Como todos saben la mayoria de aparatos de audio comercial poseen circuitos de proteccion los cuales no dejan encender el aparato si se detecta algun problema en las etapas de amplificacion y algunos eventualmente detienen momentaneamente el funcionamiento del amplificador si se encuentra en funcionamiento bajo condiciones extremas como volumen muy alto, altas temperaturas etc.

Por ejemplo a los diagramas de los amplificadores que ponen en el foro como se le podria adaptar un circuito de estos  he buscado y no he encontrado mayor informacion excepto el diagrama del circuito de proteccion de algunos receivers como los Sansui 7070 u 8080


----------



## fdesergio (Dic 11, 2010)

Una buena forma es usar este IC, restando solo la proteccion por sobrecorriente en los TRs de salida pero el tiene la entrada para ello y desactiva la salida, tiene sensor de Dc en la salida, antipop y reset por falla de AC, miralo, chauuuuuuuuuuu


----------



## josehf34 (Dic 11, 2010)

fdesergio dijo:


> Una buena forma es usar este IC, restando solo la proteccion por sobrecorriente en los TRs de salida pero el tiene la entrada para ello y desactiva la salida, tiene sensor de Dc en la salida, antipop y reset por falla de AC, miralo, chauuuuuuuuuuu



si bien entendiendo ese circuito se debe poner justo antes de las fichas de salida del amplificador ¿verdad?

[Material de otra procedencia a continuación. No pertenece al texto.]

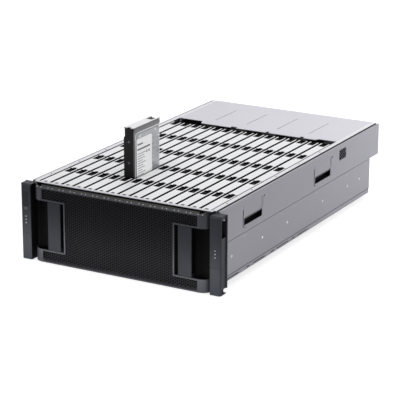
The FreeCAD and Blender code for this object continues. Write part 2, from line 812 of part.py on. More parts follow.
def rear_divider():
    """The shelf under the fans, with the partitions of the lower bay and the fillers beside it."""
    edge = inner_wall - sheet
    rear = upper_depth - sheet
    shelf = block((-edge, edge), (bay_start + shelf_setback, rear), (seam_height, seam_height + sheet))
    wall_x = io_wide / 2 + module_clearance
    wall = block((wall_x, wall_x + sheet), (bay_start, bay_rear), (sheet, seam_height))
    middle = io_shelf_height()
    io_shelf = block((-wall_x, wall_x), (bay_start, bay_rear), (middle - sheet / 2, middle + sheet / 2))
    lower_filler = block((pan_half, edge), (bay_rear - sheet, bay_rear), (pan_flange_top, seam_height))
    upper_filler = block((bay_half, edge), (fan_rear - sheet, fan_rear),
                         (seam_height, body_height - rib_drop))
    return fuse(shelf, wall, mirrored(wall), io_shelf, lower_filler, mirrored(lower_filler), upper_filler,
                mirrored(upper_filler))


def io_shelf_height():
    return (sheet + seam_height) / 2


def midplane_board():
    """The upright board that the rear modules plug into, standing on the backplane."""
    return block((-board_half, board_half), (midplane_y, midplane_y + board_thick),
                 (board_top, seam_height - module_clearance))


def fan_module(index):
    """A fan tray: a duct with a motor held on arms, and a pull tab on its rear face."""
    x = fan_x(index)
    half = (fan_pitch - module_clearance) / 2
    start = fan_rear - fan_case_long
    case = block((x - half, x + half), (start, fan_rear), (fan_floor, fan_top))
    case = case.cut(bar(fan_duct_r, "y", x, fan_axis_z, start - 1, fan_rear + 1, 24))
    arms = []
    for i in range(fan_arms):
        arm = block((x, x + fan_duct_r + 1), (fan_rear - 6, fan_rear - 2),
                    (fan_axis_z - 1.5, fan_axis_z + 1.5))
        arm.rotate(V(x, 0, fan_axis_z), V(0, 1, 0), 90 + 360 * i / fan_arms)
        arms.append(arm)
    motor = bar(fan_hub_r + 0.5, "y", x, fan_axis_z, fan_rear - motor_long, fan_rear - 2, 16)
    foot = fan_floor + tab_low
    head = foot + tab_tall
    end = fan_rear + tab_reach
    tab = prism([(fan_rear - 1, foot), (end - tab_corner, foot), (end, foot + tab_corner),
                 (end, head - tab_corner), (end - tab_corner, head), (fan_rear - 1, head)],
                "x", x + half - 7, x + half - 4)
    return fuse(case, motor, tab, *arms)


def fan_blade(x, turn):
    """A flat blade, set at a pitch and swept back from the hub to the tip."""
    root = fan_hub_r - 1
    tip = math.sqrt((fan_duct_r - fan_tip_gap) ** 2 - blade_sweep ** 2)
    waist = (root + tip) / 2
    middle = rotor_rear() - fan_depth / 2 + 2
    outline = [(-9, root), (9, root), (13, waist), (blade_sweep, tip), (-6, tip), (-9, waist)]
    points = [V(x - 0.7, middle + a, fan_axis_z + b) for a, b in outline]
    blade = Part.Face(Part.makePolygon(points + points[:1])).extrude(V(1.4, 0, 0))
    blade.rotate(V(x, middle, fan_axis_z), V(0, 0, 1), blade_pitch)
    blade.rotate(V(x, 0, fan_axis_z), V(0, 1, 0), turn)
    return blade


def rotor_rear():
    return fan_rear - motor_long - slip


def fan_rotor(index):
    """The impeller: a hub with pitched blades, on the motor's front."""
    x = fan_x(index)
    hub = bar(fan_hub_r, "y", x, fan_axis_z, rotor_rear() - fan_depth, rotor_rear(), 16)
    return fuse(hub, *[fan_blade(x, 360 * i / fan_blades) for i in range(fan_blades)])


io_low = sheet + slip
io_tall = io_shelf_height() - sheet / 2 - io_low - module_clearance
lever_long = 92.0
lever_tall = 11.0
lever_thick = 4.0
finger_long = 14.0          # the turned-out end of the lever
finger_out = 9.0            # outer face of that end from the arm's inner face
finger_in = 6.5
hinge_inset = 8.0           # the lever's hinge from the module's side
lever_low = 4.0             # foot of the lever above that of the module
port_count = 4
port_place = 22.0           # first port from the module's left side
port_pitch = 24.0
port_low = 22.0
port_wide = 17.0
port_tall = 10.0
network_place = 134.0
network_low = 20.0
network_wide = 16.0
network_tall = 13.0
socket_deep = 12.0
grille_place = 160.0
grille_pitch = 6.5
grille_slot = 3.4


def io_floor(index):
    return io_low if index == 0 else io_shelf_height() + sheet / 2 + slip


def module_case(x, z):
    """A sheet case with a deep rear face for its sockets, open towards the midplane."""
    case = block(x, (bay_start, bay_rear), z)
    inside = block((x[0] + sheet, x[1] - sheet), (bay_start - 1, bay_rear - face_deep),
                   (z[0] + sheet, z[1] - sheet))
    return case.cut(inside)


def io_module(index):
    """A control module: a case whose rear face has four ports, a network socket and a vent."""
    low = io_floor(index)
    half = io_wide / 2
    case = module_case((-half, half), (low, low + io_tall))
    tools = []
    for i in range(port_count):
        x = port_place - half + i * port_pitch
        tools.append(block((x, x + port_wide), (bay_rear - socket_deep, bay_rear + 1),
                           (low + port_low, low + port_low + port_tall)))
    x = network_place - half
    tools.append(block((x, x + network_wide), (bay_rear - socket_deep, bay_rear + 1),
                       (low + network_low, low + network_low + network_tall)))
    for i in range(int((io_wide - grille_place - 9) / grille_pitch)):
        x = grille_place - half + i * grille_pitch
        tools.append(block((x, x + grille_slot), (bay_rear - 4, bay_rear + 1),
                           (low + network_low, low + io_tall - 5)))
    case = cut(case, tools)
    lug = lever_lug(low)
    return fuse(case, *lug)


def lever_hinge(low):
    return V(io_wide / 2 - hinge_inset, bay_rear + lever_thick / 2 + slip,
             low + lever_low + lever_tall / 2)


def lever_lug(low):
    """Two ears on the module's face that hold the lever's end."""
    hinge = lever_hinge(low)
    return [block((hinge.x - 3, hinge.x + 3), (bay_rear - 1, hinge.y + 2), (z, z + 1.9))
            for z in (hinge.z - lever_tall / 2 - 2.2, hinge.z + lever_tall / 2 + slip)]


def io_lever(index):
    """An ejector lever lying across the foot of its module's face, with a turned-out finger end."""
    hinge = lever_hinge(io_floor(index))
    y0 = bay_rear + slip
    low, high = hinge.z - lever_tall / 2, hinge.z + lever_tall / 2
    x1 = hinge.x
    x0 = x1 - lever_long
    arm = prism([(x1, y0), (x1, y0 + lever_thick), (x0 + finger_long, y0 + lever_thick),
                 (x0 + 4, y0 + finger_out), (x0, y0 + finger_out), (x0, y0 + finger_in),
                 (x0 + 3, y0 + finger_in), (x0 + finger_long - 1, y0)], "z", low, high)
    knuckle = bar(lever_thick / 2, "z", x1, hinge.y, low, high)
    return fuse(arm, knuckle)


supply_low = sheet + slip
supply_top = seam_height - module_clearance
louvre_foot = 20.0          # round group of louvres above the foot of the face
louvre_head = 9.8           # and below its top
bail_drop = 46.0
bail_bar = 4.0
bail_half = 30.0


def supply_middle(side):
    return side * (supply_inner + supply_wide / 2)


def bail_hinge():
    return V(0, bay_rear + bail_bar / 2 + 1.2, supply_top - 10)


def power_supply(side):
    """A power supply: a case with round-set louvres, an inlet with pins and two handle lugs."""
    x = supply_middle(side)
    half = supply_wide / 2
    case = module_case((x - half, x + half), (supply_low, supply_top))
    radius = (supply_top - supply_low - louvre_foot - louvre_head) / 2
    centre_z = supply_low + louvre_foot + radius
    tools = []
    for i in range(-4, 5):
        rise = i * radius / 4.85
        z = centre_z + rise
        reach = math.sqrt(radius ** 2 - rise ** 2)
        tools.append(block((x - reach, x + reach), (bay_rear - 5, bay_rear + 1), (z - 1.9, z + 1.9)))
    inlet_x = x - half + 24
    tools.append(block((inlet_x - 14, inlet_x + 14), (bay_rear - 14, bay_rear + 1),
                       (supply_low + 2, supply_low + 16)))
    case = cut(case, tools)
    pins = [block((inlet_x + dx - 0.8, inlet_x + dx + 0.8), (bay_rear - 15, bay_rear - 4),
                  (supply_low + 7, supply_low + 11)) for dx in (-7, 0, 7)]
    hinge = bail_hinge()
    lugs = []
    for end in (-1, 1):
        at = x + end * (bail_half + 2.3)
        lugs.append(block((at - 1, at + 1), (bay_rear - 1, hinge.y + 2), (hinge.z - 2.5, hinge.z + 2.5)))
    return fuse(case, *(pins + lugs))


def power_handle(side):
    """A folding pull handle that hangs against the supply's face between two lugs."""
    x = supply_middle(side)
    hinge = bail_hinge()
    half_bar = bail_bar / 2
    outer = bail_half + 1
    y = (hinge.y - half_bar, hinge.y + half_bar)
    top = hinge.z
    bottom = hinge.z - bail_drop
    outline = [(x - outer, top), (x - outer, bottom), (x + outer, bottom), (x + outer, top),
               (x + outer - bail_bar, top), (x + outer - bail_bar, bottom + bail_bar),
               (x - outer + bail_bar, bottom + bail_bar), (x - outer + bail_bar, top)]
    loop = prism(outline, "y", y[0], y[1])
    knuckle = bar(half_bar, "x", hinge.y, top, x - outer, x + outer)
    middle = block((x - outer + bail_bar, x + outer - bail_bar), y, (top - bail_bar, top + bail_bar))
    return fuse(loop, knuckle.cut(middle))


os.makedirs("parts", exist_ok=True)

save("chassis_pan", chassis_pan())
save("front_wall", front_wall())
save("cage_walls", *[cage_wall(row) for row in range(rows + 1)])
save("backplane_board", backplane_board())
save("backplane_sockets", *[socket(c, r) for r in range(rows) for c in range(columns)])
save("rear_divider", rear_divider())
save("midplane_board", midplane_board())
save("rear_cover", rear_cover())
save("side_rivets", *side_rivets())

for name, shape in (("lower_side", lower_side()), ("upper_side", upper_side()), ("rail", rail()),
                    ("ear_plate", ear_plate()), ("pull_grip", pull_grip())):
    save(name + "_right", shape)
    save(name + "_left", mirrored(shape))
save("ear_cover_right", ear_cover())
save("ear_cover_left", left_ear_cover())

pockets = [lift_pocket(start) for start in pocket_starts]
grips = [lift_grip(start) for start in pocket_starts]
save("lift_pockets", *(pockets + [mirrored(p) for p in pockets]))
save("lift_grips", *(grips + [mirrored(g) for g in grips]))

save("bezel_frame", bezel_frame())
save("bezel_mesh", bezel_mesh())
save("status_lenses", *status_lenses())
save("display_window", mirrored(display_place(0.2)))
save("id_button", id_button())

for row in range(rows):
    name = "seated_drives_%d" % (row + 1)
    if row == raised_row:
        save(name + "_left", *[seated_drive(column, row) for column in range(raised_column)])
        save(name + "_right", *[seated_drive(column, row) for column in range(raised_column + 1, columns)])
    else:
        save(name, *[seated_drive(column, row) for column in range(columns)])

save("drive_carrier", drive_carrier())
save("drive_lever", drive_lever())
save("drive_casting", drive_casting())
save("drive_cover", drive_cover())
save("drive_board", *drive_board())
save("drive_screws", *drive_screws())

for i in range(fan_count):
    save("fan_module_%d" % (i + 1), fan_module(i))
    save("fan_rotor_%d" % (i + 1), fan_rotor(i))
for i in range(2):
    save("io_module_%d" % (i + 1), io_module(i))
    save("io_lever_%d" % (i + 1), io_lever(i))
    side = 2 * i - 1
    save("power_supply_%d" % (i + 1), power_supply(side))
    save("power_handle_%d" % (i + 1), power_handle(side))
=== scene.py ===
"""A disk shelf on a white floor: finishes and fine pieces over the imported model.

Sizes are in millimetres in the shelf's own coordinates, with Y = 0 at the rack plane, and point() turns
them into the scene's metres.
"""
import bpy
import bmesh
import math
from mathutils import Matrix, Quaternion, Vector


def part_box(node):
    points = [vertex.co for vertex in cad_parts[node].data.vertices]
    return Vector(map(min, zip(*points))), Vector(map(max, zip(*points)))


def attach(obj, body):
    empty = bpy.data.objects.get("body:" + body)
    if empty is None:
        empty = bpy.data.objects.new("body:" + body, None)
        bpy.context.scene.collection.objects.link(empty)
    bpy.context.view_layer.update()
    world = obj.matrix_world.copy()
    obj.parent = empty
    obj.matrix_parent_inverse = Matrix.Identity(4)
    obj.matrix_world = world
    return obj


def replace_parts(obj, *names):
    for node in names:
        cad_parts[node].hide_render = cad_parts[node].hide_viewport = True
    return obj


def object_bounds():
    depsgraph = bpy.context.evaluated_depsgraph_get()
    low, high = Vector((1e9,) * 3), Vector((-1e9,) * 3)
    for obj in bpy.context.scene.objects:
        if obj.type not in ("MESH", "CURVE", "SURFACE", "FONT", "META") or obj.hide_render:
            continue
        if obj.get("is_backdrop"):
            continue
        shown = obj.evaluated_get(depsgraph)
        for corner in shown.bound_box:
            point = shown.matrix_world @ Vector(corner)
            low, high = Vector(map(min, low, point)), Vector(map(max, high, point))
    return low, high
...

Pero hay un problema, yo pienso construir este amplificador: https://www.forosdeelectronica.com/...-clase-d-25w-1250wrms-solo-2-mosfets-n-24854/ y como puedes ver es un amplificador mono para el cual se necesita contruir otro de esos circuitos para asi lograr una salida estereo. Segun entiendo la adaptacion del circuito seria algo como esto:



¿ o tengo algo mal ? 

Realmente eso fue lo que entendi sobre la adaptacion del circuito protector


----------



## fdesergio (Dic 12, 2010)

No revisa el datasheet la señal de salida NO PASA por el Ic , este toma muestras de la señal a travez de las resistencias de 56K pra saber si hay DC  y la señal de salida para los altavoces pasa derecho hasta un relevo que al final es quien desconecta o conecta las salidas, miralo bien, chauuuuuuuuuuuu


----------



## leandro_or (May 6, 2011)

hola, tengo la misma idea, y el mismo problema...
tengo pensado hacer ese mismo aplificador...
pero realmente no alcanzo a entender como adaptar este circuito a la potencia...
alguien lo pudo hacer???

desde ya se agradece toda la ayuda posible...

gracias...


----------